• Governor Signs Bill Expanding Pay Equity Law's Protections
  • January 5, 2017 | Authors: Katherine A. Hren; Eric W. Mueller; Richard S. Rosenberg
  • Law Firm: Ballard Rosenberg Golper & Savitt LLP - Encino Office
  • Last year, we detailed the significant changes California made to the Fair Pay Act. This year, the California legislature has further broadened the protections of the Fair Pay Act in two important ways: (1) prohibiting pay disparities based on race or ethnicity (SB 1063); and (2) prior salary history cannot, by itself, justify pay disparities (AB 1676). We discuss both changes below.
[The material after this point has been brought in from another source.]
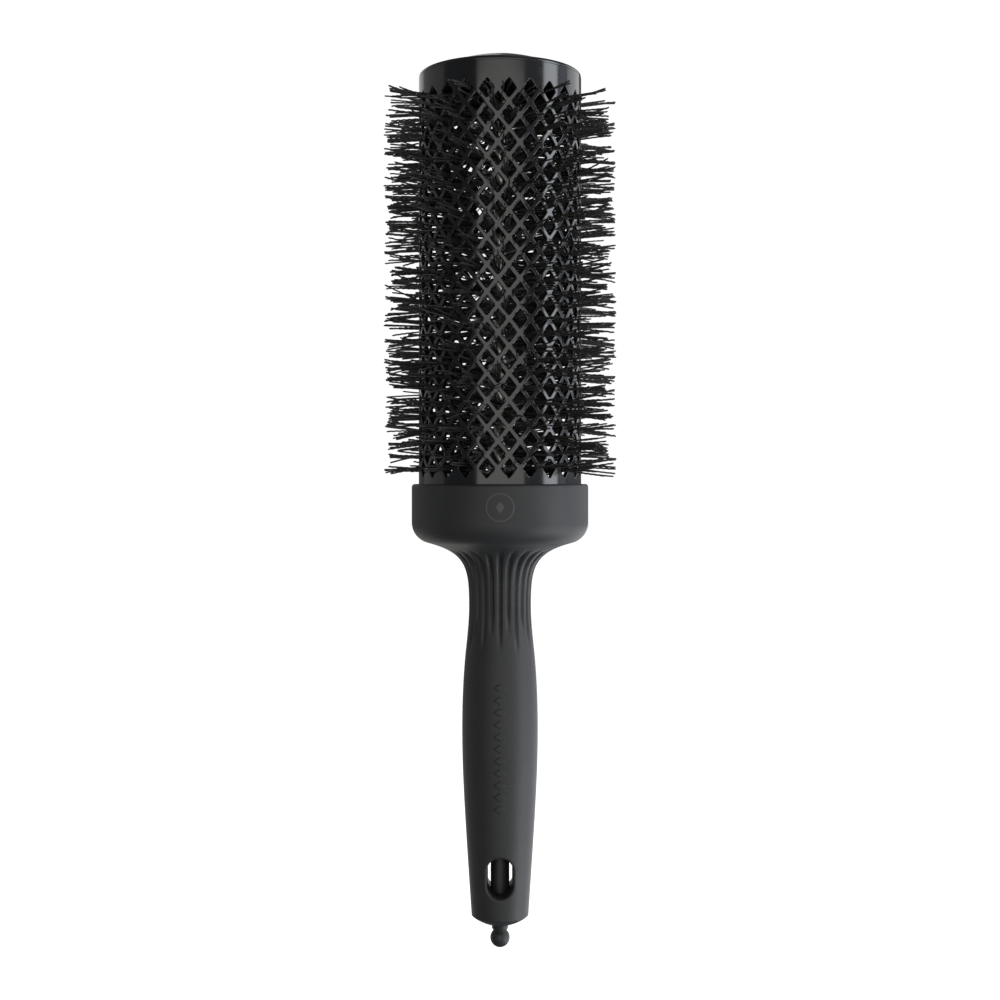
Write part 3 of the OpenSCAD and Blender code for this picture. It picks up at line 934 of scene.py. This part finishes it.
def make_world(dim):
    """White behind the object, and a dim cool room that lights it."""
    world = bpy.data.worlds.new("studio")
    bpy.context.scene.world = world
    world.use_nodes = True
    nodes, links = world.node_tree.nodes, world.node_tree.links
    white, room = nodes["Background"], nodes.new("ShaderNodeBackground")
    white.inputs["Color"].default_value = (1, 1, 1, 1)
    white.inputs["Strength"].default_value = BACKDROP
    room.inputs["Color"].default_value = (0.9, 0.95, 1, 1)
    room.inputs["Strength"].default_value = dim
    emission_for_camera(nodes, links, white.outputs[0], room.outputs[0], "World Output")


def make_floor():
    """A pale floor, which the camera sees and the light doesn't."""
    size, z = 4.0, -0.1  # low enough to show the pin pulled right out
    mesh = bpy.data.meshes.new("floor")
    corners = [(-size, -size, z), (size, -size, z), (size, size, z), (-size, size, z)]
    mesh.from_pydata(corners, [], [(0, 1, 2, 3)])
    floor = bpy.data.objects.new("floor", mesh)
    bpy.context.scene.collection.objects.link(floor)
    material = bpy.data.materials.new("pale_floor")
    material.use_nodes = True
    nodes, links = material.node_tree.nodes, material.node_tree.links
    nodes.remove(nodes["Principled BSDF"])
    plain, glow, both = (nodes.new("ShaderNode" + kind)
                         for kind in ("BsdfDiffuse", "Emission", "AddShader"))
    plain.inputs["Color"].default_value = (0.8, 0.8, 0.8, 1)
    glow.inputs["Strength"].default_value = 0.98
    links.new(plain.outputs[0], both.inputs[0])
    links.new(glow.outputs[0], both.inputs[1])
    emission_for_camera(nodes, links, both.outputs[0], plain.outputs[0], "Material Output")
    mesh.materials.append(material)
    # In the photo the brush is lit from below its end as well, so light passes the floor
    for kind in ("diffuse", "glossy", "shadow", "transmission"):
        setattr(floor, "visible_" + kind, False)


def softbox(name, azimuth, width, low_z, high_z, distance, radiance, colour):
    """A tall area light that faces the brush. Azimuth is in degrees from the front towards +X,
    width the angle it covers as seen from the brush."""
    light = bpy.data.lights.new(name, "AREA")
    light.shape = "RECTANGLE"
    light.size = 2 * distance * math.tan(math.radians(width / 2))
    light.size_y = high_z - low_z
    light.color = colour
    light.energy = radiance * math.pi * light.size * light.size_y
    lamp = bpy.data.objects.new(name, light)
    bpy.context.scene.collection.objects.link(lamp)
    a = math.radians(azimuth)
    lamp.location = (distance * math.sin(a), -distance * math.cos(a), (low_z + high_z) / 2)
    lamp.rotation_euler = (math.pi / 2, 0, a)
    lamp.visible_camera = False


def top_card():
    """A weak square light above and to the right, which the cap's dome shows when seen from above."""
    size, radiance, height = 0.6, 0.5, 1.3
    light = bpy.data.lights.new("top_card", "AREA")
    light.shape = "SQUARE"
    light.size = size
    light.energy = radiance * math.pi * size ** 2
    lamp = bpy.data.objects.new("top_card", light)
    bpy.context.scene.collection.objects.link(lamp)
    lamp.location = (0.38, -0.1, height)
    lamp.visible_camera = False


make_world(0.13)
make_floor()
softbox("front_card", 1, 66, -0.35, 0.6, 1.2, 1.2, (1.0, 0.99, 0.95))
softbox("front_right", 47, 26, -0.6, 0.6, 1.0, 0.16, (0.9, 0.9, 1.0))
softbox("right_high", 75, 24, 0.2, 0.85, 1.0, 4.0, (0.9, 0.94, 1.0))
softbox("right_level", 75, 24, 0.0, 0.2, 1.0, 4.0, (0.9, 0.94, 1.0))
softbox("right_low", 76, 30, -0.9, -0.15, 1.0, 6.0, (0.91, 0.945, 1.0))
softbox("right_side", 98, 14, -0.6, 0.6, 1.0, 0.7, (0.76, 0.8, 1.0))
softbox("rear_high", 128, 40, 0.15, 0.8, 1.0, 1.4, (0.95, 0.98, 1.0))
softbox("rear_low", 137, 62, -0.8, 0.0, 1.0, 2.0, (0.95, 0.98, 1.0))
softbox("left_rear_high", -158, 44, 0.2, 0.8, 1.0, 0.7, (1.0, 1.0, 0.95))
softbox("left_rear_low", -158, 44, -0.8, -0.1, 1.0, 0.9, (1.0, 1.0, 0.9))
softbox("left_fill", -109, 50, -0.5, 0.7, 1.0, 0.22, (1.0, 1.0, 0.95))
top_card()

camera = bpy.data.cameras.new("camera")
camera.sensor_width = 36
camera.lens = LENS
camera.shift_y = -0.02
camera.clip_start = 0.01
viewer = bpy.data.objects.new("camera", camera)
bpy.context.scene.collection.objects.link(viewer)
viewer.location = (0, CAMERA_Y, CAMERA_Z)
viewer.rotation_euler = (math.pi / 2, 0, 0)
bpy.context.scene.camera = viewer
bpy.context.scene.view_settings.view_transform = "Standard"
    Under the existing Fair Pay Act, an employer is prohibited from paying any employee a wage rate less than that paid to an employee of another gender when performing "substantially similar work" when viewed as a composite of skill, effort, and responsibility, and performed under similar working conditions. Where a gender based wage differential does exist, the employer is liable for damages unless the employer can demonstrate that the wage differential is based on: (i) a seniority system; (ii) a merit system; (iii) a system which measure earnings by quantity or quality of production; or (iv) a bona fide factor other than sex, such as education, training or experience. The new law SB 1063 now requires a pay differential to be justified by a bona factor other than sex, race or ethnicity, thus greatly expanding the protections of the law.
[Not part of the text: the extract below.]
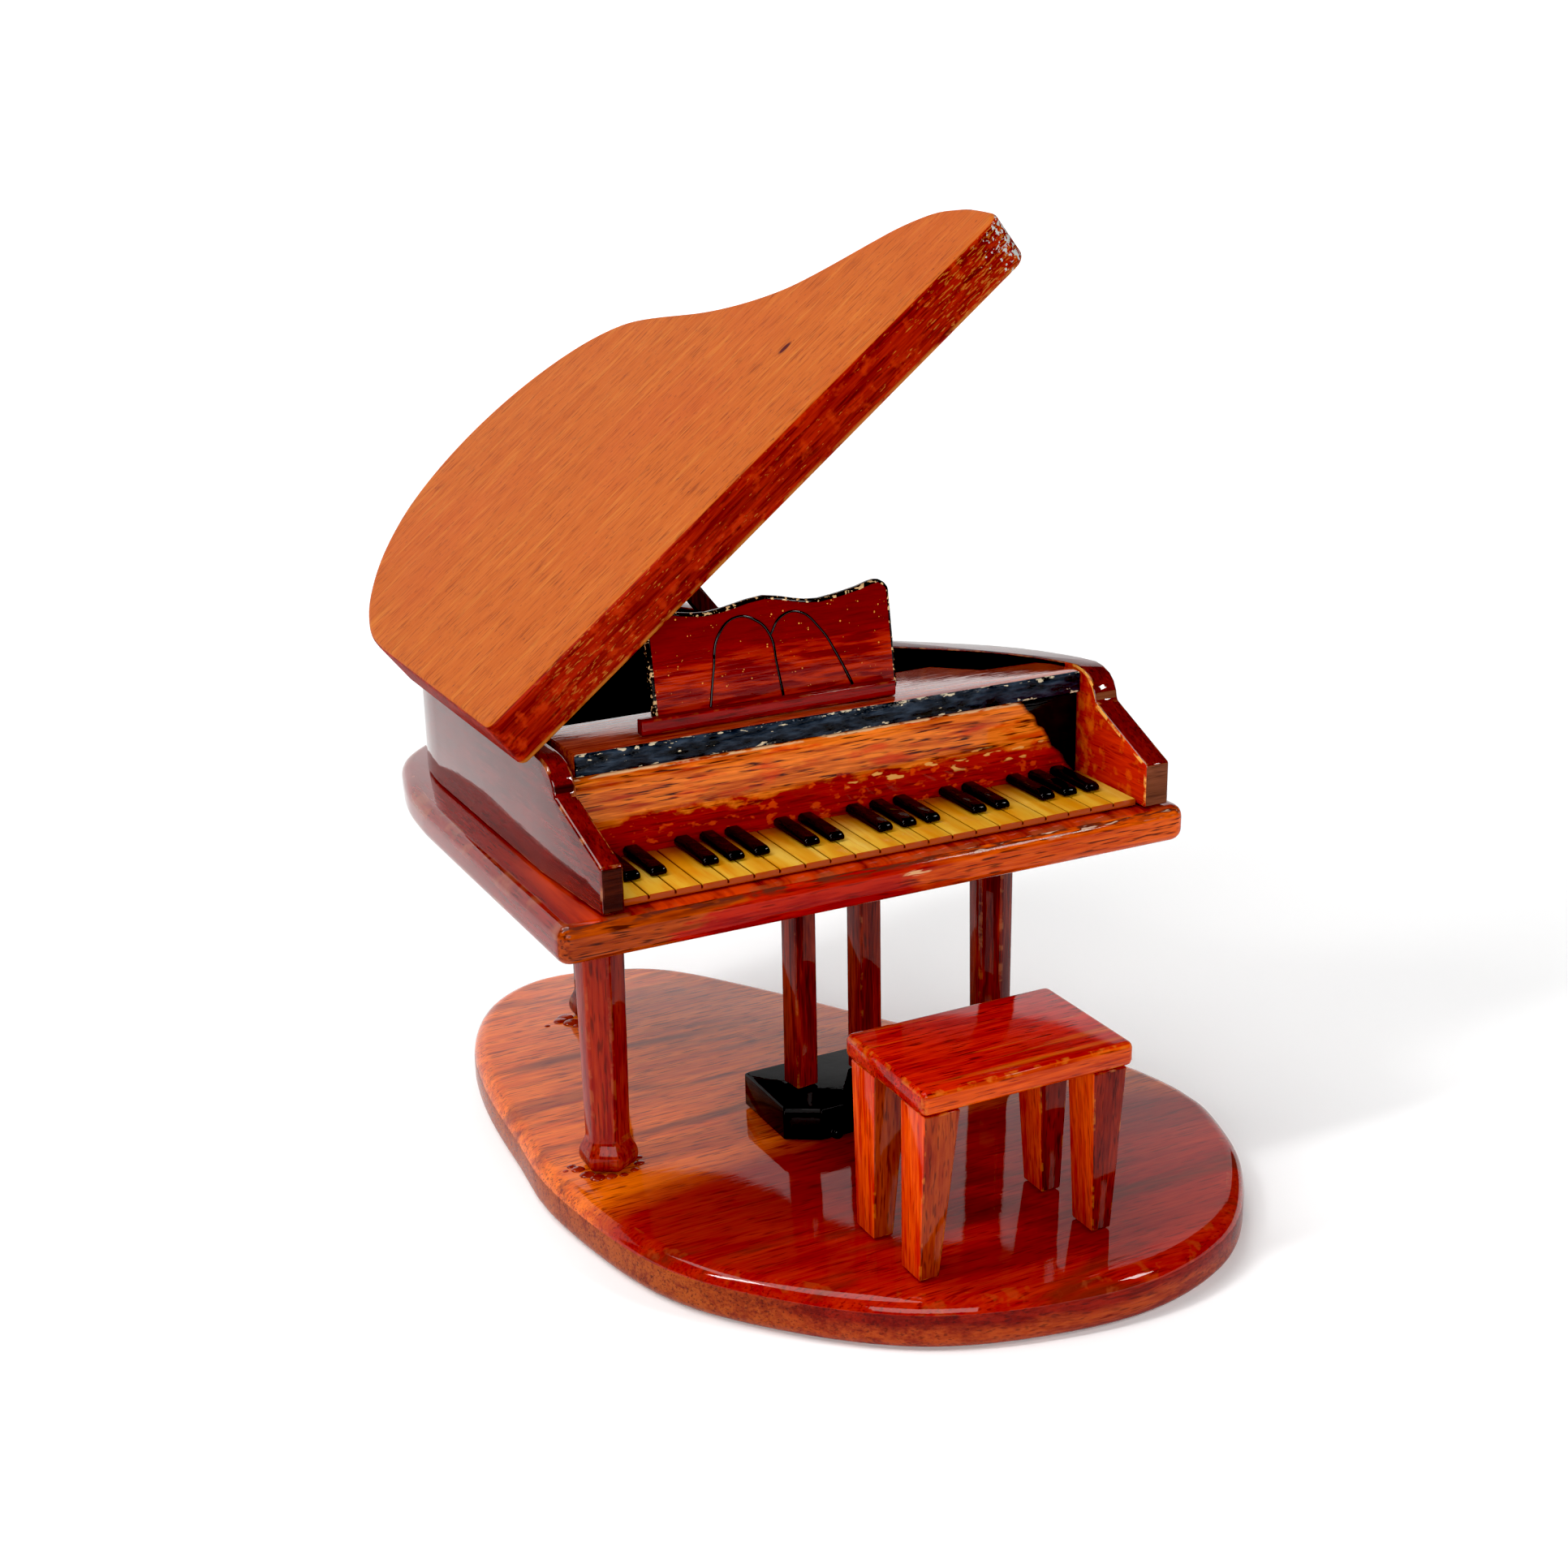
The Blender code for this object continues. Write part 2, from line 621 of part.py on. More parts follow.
def make_bench():
    """A seat board on four legs that taper towards the floor."""
    outline = rounded_rectangle(SEAT_LEFT, SEAT_FRONT, SEAT_RIGHT, SEAT_BACK, SEAT_CORNER)
    finish("bench_seat", plate(outline, SEAT_BOTTOM, SEAT_TOP, SEAT_ROUND), WOOD_RED)
    left, right = SEAT_LEFT + LEG_INSET, SEAT_RIGHT - LEG_INSET
    front, back = SEAT_FRONT + LEG_INSET, SEAT_BACK - LEG_INSET
    corners = [
        ("front_left", left, 1, front, 1, LEG_FRONT_LEAN),
        ("front_right", right, -1, front, 1, LEG_FRONT_LEAN),
        ("back_left", left, 1, back, -1, LEG_BACK_LEAN),
        ("back_right", right, -1, back, -1, LEG_BACK_LEAN),
    ]
    for name, x, side_x, y, side_y, lean in corners:
        rings = []
        for z, shift_x, shift_y, (wide, deep) in (
                (BASE_TOP + GAP, LEG_SIDE_LEAN, lean, LEG_FOOT),
                (SEAT_BOTTOM - GAP, 0.0, 0.0, LEG_HEAD)):
            x0 = x + side_x * shift_x
            y0 = y + side_y * shift_y
            x1 = x0 + side_x * wide
            y1 = y0 + side_y * deep
            rings.append([(x0, y0, z), (x1, y0, z), (x1, y1, z), (x0, y1, z)])
        finish(f"bench_leg_{name}", loft(rings), WOOD_ORANGE)


def build():
    clear_scene()
    make_base_plate()
    make_legs()
    make_key_bed()
    make_case_rim()
    make_soundboard()
    make_white_keys()
    make_black_keys()
    make_fallboard()
    make_music_shelf()
    make_music_desk()
    make_lid()
    make_hinges()
    make_prop()
    make_lyre()
    make_bench()


build()
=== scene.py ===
"""Looks for a miniature lacquered wooden grand piano with its bench on a base plate.

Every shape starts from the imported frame. Lengths are in metres; MM turns millimetres into metres.
"""

import json
import math
import random

import bmesh
import bpy
from mathutils import Matrix, Vector


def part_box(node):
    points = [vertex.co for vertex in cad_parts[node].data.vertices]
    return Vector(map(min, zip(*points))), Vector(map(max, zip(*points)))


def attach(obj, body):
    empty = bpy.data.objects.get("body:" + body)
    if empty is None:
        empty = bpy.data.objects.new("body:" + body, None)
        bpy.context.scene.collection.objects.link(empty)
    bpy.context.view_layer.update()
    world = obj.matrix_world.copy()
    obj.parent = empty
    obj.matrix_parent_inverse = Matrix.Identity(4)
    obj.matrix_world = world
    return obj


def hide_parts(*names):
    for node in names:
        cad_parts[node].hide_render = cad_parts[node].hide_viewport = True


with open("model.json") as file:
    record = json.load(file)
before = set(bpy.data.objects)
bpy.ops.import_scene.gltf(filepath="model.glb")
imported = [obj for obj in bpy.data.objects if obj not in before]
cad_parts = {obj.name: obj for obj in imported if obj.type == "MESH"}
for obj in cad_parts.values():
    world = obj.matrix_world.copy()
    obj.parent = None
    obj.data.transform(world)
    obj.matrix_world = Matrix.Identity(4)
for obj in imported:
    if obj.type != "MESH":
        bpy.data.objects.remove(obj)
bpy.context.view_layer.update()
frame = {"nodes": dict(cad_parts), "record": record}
random.seed(7)

MM = 0.001
NODES = frame["nodes"]
BODY = {node: body for body, nodes in frame["record"]["behaviour"]["bodies"].items() for node in nodes}
LAID_FLAT = Matrix.Identity(4)

# A point that every inner face of the case wall looks towards
CASE_MIDDLE = Vector((-0.02, 0.02, 0.08))

# The cheeks lie in front of CHEEK_BACK, and the inside of the case behind it
CHEEK_BACK = -16.0 * MM
RIGHT_CHEEK = 30.0 * MM

# Mesh making
SAME_POINT = 0.002 * MM
SAME_PLANE = math.radians(0.4)
ROUND_STEPS = 6
OUTLINE_STEPS = 3
LONG_SIDE = 14 * MM
SHARP_CORNER = math.radians(40)
FLAT_NORMAL = 0.999

# Lid
LID_TOP_ROUND = 0.9 * MM
LID_LOW_ROUND = 1.2 * MM
LEAF_ROOM = 0.3 * MM

# Music desk arches
DESK_LEAN = math.radians(10.0)
INK_RADIUS = 0.26 * MM
INK_LIFT = 0.35 * MM
INK_SWELL = (0.75, 1.15)

# Lacquer drips
DRIP_WAVE = 0.22
DRIP_STRETCH = 1.25
DRIP_FLATNESS = 0.42
DRIP_SINK = 0.1 * MM

# Backdrop, in metres, and the light that its paper and the world give
FLOOR_REACH = 1.6
FLOOR_HALF_WIDTH = 2.5
BACKDROP_RISE = 1.6
BACKDROP_BEND = 0.5
BACKDROP_STEPS = 12
GLOW_FROM, GLOW_TO = 0.2, 0.9
GLOW_NEAR, GLOW_FAR = 0.1, 0.75
WORLD_AIM = (0.45, 0.88, 0.1)
WORLD_FROM, WORLD_TO = -0.5, 0.3
WORLD_DIM, WORLD_LIT = 0.0076, 0.0459
WORLD_SEEN = 0.95
BLACK_LEVEL = (0.007, 0.007, 0.007)

# Camera, in degrees and metres
CAMERA_PLACE = Vector((-0.16754, -0.33253, 0.1954))
CAMERA_AZIMUTH = -26.4531
CAMERA_ELEVATION = 18.7348
CAMERA_ROLL = -1.1244
CAMERA_LENS = 52.48
CAMERA_SHIFT = (-0.0045, -0.0011)


# Meshes taken from the frame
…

    As previously detailed, existing law places the burden on an employer to justify gender-based wage disparities. Now employers must also satisfy this heavy burden to demonstrate fairness relating to any pay disparities in substantially similar jobs between employees of different races and ethnicity.

    In a separate but related law, AB 1676 further increases an employer's burden and ability to combat claims of wage disparities. Section 1197.5 of the Labor Code (Fair Pay Act) will be amended to clarify that "prior salary shall not, by itself, justify any disparity in compensation." Stated another way, an employer is at risk when setting salaries or hourly pay rates if the employer relies upon prior salary when setting pay rates. According to the lawmakers, this new protection was included because they believe that the "market" is inherently biased and thus allowing employers to base future wage determinations on prior salary would simply perpetuate the wage disparity.

    Given these significant changes in the law, employers should carefully review their pay practices to determine whether pay disparities exist based on gender, race or ethnicity among employees performing substantially similar work.